Delivering food parcels has meant contact with the women of RDP Village who are part of our training program, with our masks and withheld embraces, flashes of eyes and twinkling gazes, our faces covered and relationships grounded after over a year of togetherness. When we started this work many women wanted nothing to do with white people. We continue to work together to overcome the systemic exclusion they experience as we try to help them connect them into some kind of viable economic.
In these experiences, our classes, our time together is woven with prayer, kongela and song, fluid up and down, seated, dancing, standing planting, digging, speaking, announcing discussing. We’ve spoken about wealth in the midst of systemic injustice, and how cultural wealth cannot be bought or acquired, well perhaps through marriage or initiation, but its not a commodity easily gained. I’ve been with the women radiant in their traditional clothing, these women cut off from their families and communities, some refugees from the Mozambican war, or from the devastated mining communities of Sekhukhuneland or simply from being kicked out of their families once their husbands died. Women cut loose from their familes, hideously vulnerable in a dusty village whose roads get washed away every rainy season, regardless of climate change shifts it to, they remain marooned.
But their cultural heritage is a firm line of belonging, an umbilical cord that can never be cut.
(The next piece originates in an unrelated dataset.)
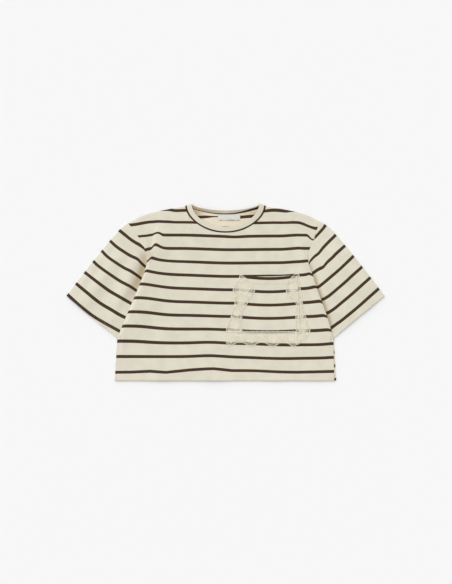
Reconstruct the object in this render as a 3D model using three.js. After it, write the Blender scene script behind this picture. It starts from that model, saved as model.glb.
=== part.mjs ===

Their radiance imprints on me and my banal outer wear, inconceivable to them that one would not have a cultural expression.
Between their multitude of cultures, their very South African array of colour and culture, song and sound, switching language XiTsonga to Sepedi and more, mixing so effortlessly – between the women and the now wintery, brittle land I live on, with her creatures and sallow, quiet plants, I am re-tethered to Africa. Often unwillingly, as it is too complicated, too mangled, too lonely, generous when I least expect it, unaware of the tortuous inner complexity I often wrestle with.
As if by an ancient benevolent parent, I am pulled in and down beneath the earth, surfaced in vast landscapes of mythic dreams and arrested in daylight by giraffe, zebra, antelope, warthogs, wild dogs, who show up at my house. Woken at 3am by the sweetest, looping hyena song, at 4 by sweet lipped jackal song and at 5 by the lions next door.
I am tuned and spiraled through the generous now impatient earth, my heart ragged, insatiable, forever caught in the longing for peace and wholeness that is denied the progeny of the colonizer who feels the plight of the colonised.
The hyena hovers over all, ghostly, misunderstood, regarded as vicious predator, crazy hermaphrodite, falsely accused like women held by men as irrational, crazy, nonsensical. The golden leopard eyes regard all with searing presence, ferocious and unmoved by human complexity, purity of being, purity of purpose that can burn through us humans, should we stand still long enough.